Actually, till his arrest in September 1921, Mohammed Ali was all the time on the move — addressing mammoth gatherings at Nagpur and in western India during January, at Calcutta and in eastern India during February, at Bombay and Aligarh during March, and at scores of other places, besides wayside appearances. Khilafat committees had sprung up almost everywhere, and the campaign was extended to the countryside, that became infected with the Khilafat enthusiasm and reverberated with the Khilafat demands. “I have heard the children in country villages singing Khilafat songs,” reported Gwynn, a British journalist who was touring the Gujarat villages in western India during the time. As a result, the Congress, Khilafat and Swaraj, as well as Gandhi and the Ali brothers, became household names. Among Muslims, no leader was heard or accepted unless he spoke from the Khilafat platform, and those who, thought believing in the Khilafat cause, had yet some mental reservations about the techniques and tactics adopted to promote that cause, such as Jinnah, came to be eclipsed for the time being.
The Khilafat and Congress appeals, often couched in emotional terms, touched the masses to the quick, prepared them for revolt and revolution, and spawned a real mass movement for the first time, setting the whole of India astir and afire. The government was naturally alarmed, but was also keen to avoid a collision, hoping that the movement would spend itself out unless provided with a causus belli. The movement, it was obvious, needed martyrs to keep it going at an accelerated tempo, but the government refused to oblige. Indeed, it chose to play cool and resort to diplomacy rather than force. But the Ali brothers often made violent speeches, that were highly inconsistent with Gandhi’s claim of the non-violent character of the movement. And this was promptly seized upon by the Viceroy to get Gandhi, the apostle of non-violence, inveigled into inducing the usually belligerent, but somewhat gullible and simplistic Ali brothers to regret publicly “the unnecessary heat of some of the passages” in their speeches, and to hold out “a public assurance and promise...not (to), directly or indirectly, advocate violence at present, or in the future....” This admission was exploited by the government to the hilt. It promptly publicized the statement as an apology, putting the Ali brothers in an extremely awkward position.

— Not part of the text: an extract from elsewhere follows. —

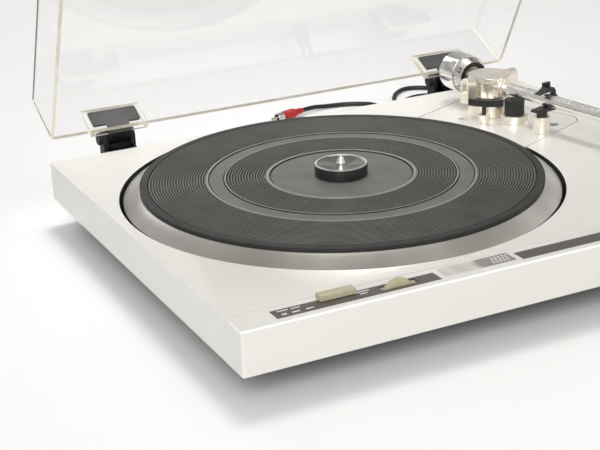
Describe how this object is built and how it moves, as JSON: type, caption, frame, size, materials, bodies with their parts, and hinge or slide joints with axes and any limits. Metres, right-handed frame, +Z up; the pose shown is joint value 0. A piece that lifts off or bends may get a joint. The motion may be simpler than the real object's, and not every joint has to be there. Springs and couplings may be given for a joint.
{
  "type": "turntable record player",
  "caption": "Direct-drive record player on a low plinth, with a balanced tonearm on its rest, front controls and a clear hinged dust cover standing open.",
  "frame": {"origin": "on the table under the middle of the player's outline, with the cover open and the leads left out", "axes": "+X to the player's right, +Y to its back where the cover is hinged, +Z up"},
  "size_m": [0.4575, 0.532, 0.3885],
  "materials": {
    "silver_paint": "pearl silver satin paint on moulded plastic",
    "panel_aluminium": "fine satin",
    "plate_grey": "dark anodised, fine grain",
    "platter_aluminium": "turned and polished",
    "arm_silver": "satin",
    "arm_tube_bright": "polished",
    "weight_chrome": "bright, fine turned",
    "bearing_steel": "ground",
    "mat_rubber": "matt, ribbed",
    "pad_rubber": "matt",
    "lead_rubber": "satin",
    "black_plastic": "matt",
    "cream_plastic": "satin",
    "clear_acrylic": "clear, polished",
    "smoked_acrylic": "glossy, smoked",
    "red_plastic": "satin",
    "white_plastic": "satin",
    "board_green": "solder resist",
    "coil_copper": "enamelled wire",
    "magnet_ferrite": "moulded",
    "zinc_screw": "zinc plated"
  },
  "bodies": {
    "cabinet": {"cabinet": "silver_paint", "front_strip": "silver_paint", "tonearm_panel": "panel_aluminium", "speed_plate": "plate_grey", "control_plate": "plate_grey", "arm_base": "arm_silver", "anti_skate_disc": "arm_silver", "arm_rest_post": "arm_silver", "transformer": "bearing_steel", "foot_pads": "pad_rubber", "lead_red_start": "lead_rubber", "lead_red_end": "lead_rubber", "lead_white_run": "lead_rubber", "lead_red_coil": "lead_rubber", "lead_white_coil": "lead_rubber", "feet": "black_plastic", "base_pan": "black_plastic", "arm_cradle": "black_plastic", "hinge_bracket_left": "black_plastic", "hinge_bracket_right": "black_plastic", "phono_gland": "black_plastic", "mains_gland": "black_plastic", "slide_switches": "black_plastic", "pitch_potentiometer": "black_plastic", "strobe_lamp": "black_plastic", "lift_cylinder": "black_plastic", "strobe_window": "smoked_acrylic", "plug_red": "red_plastic", "plug_white": "white_plastic", "motor_board": "board_green", "power_board": "board_green", "control_board": "board_green", "motor_coils": "coil_copper", "case_screws": "zinc_screw", "bearing_housing": "zinc_screw"},
    "platter": {"platter": "platter_aluminium", "rotor_magnet": "magnet_ferrite", "spindle": "bearing_steel", "platter_mat": "mat_rubber"},
    "adapter": {"record_adapter": "black_plastic"},
    "arm_yaw": {"arm_yoke": "arm_silver"},
    "tonearm": {"arm_pivot": "arm_silver", "arm_tube": "arm_tube_bright", "headshell": "arm_silver", "cartridge": "black_plastic", "stylus": "red_plastic", "arm_stub": "bearing_steel"},
    "counterweight": {"counterweight": "weight_chrome"},
    "force_dial": {"force_dial": "black_plastic"},
    "lift": {"lift_bar": "black_plastic"},
    "latch": {"arm_latch": "black_plastic"},
    "anti_skate": {"anti_skate_knob": "black_plastic"},
    "speed": {"speed_lever": "cream_plastic"},
    "cue": {"cue_lever": "cream_plastic"},
    "pitch": {"pitch_wheel": "cream_plastic"},
    "start": {"start_button": "panel_aluminium"},
    "stop": {"stop_button": "panel_aluminium"},
    "cover": {"dust_cover": "clear_acrylic", "hinge_leaf_left": "black_plastic", "hinge_leaf_right": "black_plastic"}
  },
  "joints": [
    {"name": "platter_spin", "type": "hinge", "parent": "cabinet", "child": "platter", "pos_m": [-0.0483, -0.0144, 0.05], "axis": [0, 0, -1], "continuous": true},
    {"name": "adapter_lift", "type": "slide", "parent": "platter", "child": "adapter", "axis": [0, 0, 1], "range_m": [0, 0.015]},
    {"name": "arm_swing", "type": "hinge", "parent": "cabinet", "child": "arm_yaw", "pos_m": [0.1382, 0.075, 0.0762], "axis": [0, 0, -1], "range_deg": [0, 54]},
    {"name": "arm_raise", "type": "hinge", "parent": "arm_yaw", "child": "tonearm", "pos_m": [0.1382, 0.075, 0.0762], "axis": [-0.9888, -0.1495, 0], "range_deg": [0, 1.6]},
    {"name": "weight_turn", "type": "hinge", "parent": "tonearm", "child": "counterweight", "pos_m": [0.1382, 0.117, 0.0762], "axis": [0, 1, 0], "continuous": true},
    {"name": "dial_turn", "type": "hinge", "parent": "counterweight", "child": "force_dial", "pos_m": [0.1382, 0.1026, 0.0762], "axis": [0, 1, 0], "continuous": true},
    {"name": "lift_rise", "type": "slide", "parent": "cabinet", "child": "lift", "axis": [0, 0, 1], "range_m": [0, 0.0012]},
    {"name": "latch_open", "type": "hinge", "parent": "cabinet", "child": "latch", "pos_m": [0.15487, 0.01026, 0.0778], "axis": [-0.1495, 0.9888, 0], "range_deg": [0, 38]},
    {"name": "anti_skate_turn", "type": "hinge", "parent": "cabinet", "child": "anti_skate", "pos_m": [0.141, 0.043, 0.06], "axis": [0, 0, -1], "range_deg": [0, 270]},
    {"name": "speed_slide", "type": "slide", "parent": "cabinet", "child": "speed", "axis": [1, 0, 0], "range_m": [0, 0.01]},
    {"name": "cue_slide", "type": "slide", "parent": "cabinet", "child": "cue", "axis": [1, 0, 0], "range_m": [0, 0.01]},
    {"name": "pitch_turn", "type": "hinge", "parent": "cabinet", "child": "pitch", "pos_m": [-0.1055, -0.193, 0.044], "axis": [0, 1, 0], "range_deg": [-120, 120]},
    {"name": "start_press", "type": "slide", "parent": "cabinet", "child": "start", "axis": [0, 0, -1], "range_m": [0, 0.002], "stiffness_N_per_m": 300},
    {"name": "stop_press", "type": "slide", "parent": "cabinet", "child": "stop", "axis": [0, 0, -1], "range_m": [0, 0.002], "stiffness_N_per_m": 300},
    {"name": "cover_close", "type": "hinge", "parent": "cabinet", "child": "cover", "pos_m": [0, 0.1709, 0.0557], "axis": [1, 0, 0], "range_deg": [0, 63.5]}
  ],
  "couplings": [
    {"joint": "arm_raise", "follows": "cue_slide", "rad_per_m": 2.7925},
    {"joint": "lift_rise", "follows": "cue_slide", "ratio": 0.12}
  ]
}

Fast on its heels came two other major setbacks. First, the refusal of the Aligarh College to sever its connections with the government, that Mohammed Ali had called for. Second, the Moplah rebellion in August 1921, whose excesses, that caused serious cleavages in the Khilafat leadership, and were, moreover, readily exploited by Hindu rightist leaders to wean the Hindus away from the movement. Now that the movement had begun to lose steam, the government chose to strike. It arrested Mohammed Ali, along with six other Khilafatists, on September 14. He was tried for “sedition” at Karachi, and sentenced to two years’ rigorous imprisonment in November.
Three months later, Gandhi suspended the non-cooperation movement, due to start on February 12, 1922, in the wake of the Chauri Chaura massacre. And within a year of Mohammed Ali’s release in 1923, the institution of Khilafat itself came to be abolished, and this at the hands of Ghazi Mustapha Kemal Pasha, on whom the Muslims had pinned such high hopes, in respect of the restoration of the caliphal office to its pristine glory. Nothing could be more shattering for Mohammed Ali as his prime political ideal stood repudiated beyond redemption, and the decade-long entwinement of his politics with the fate of Turkey and of Khilafat came to be finally sundered. Thus, for the next seven years, a bitter and disillusioned Mohammed Ali had to live without his most cherished cause.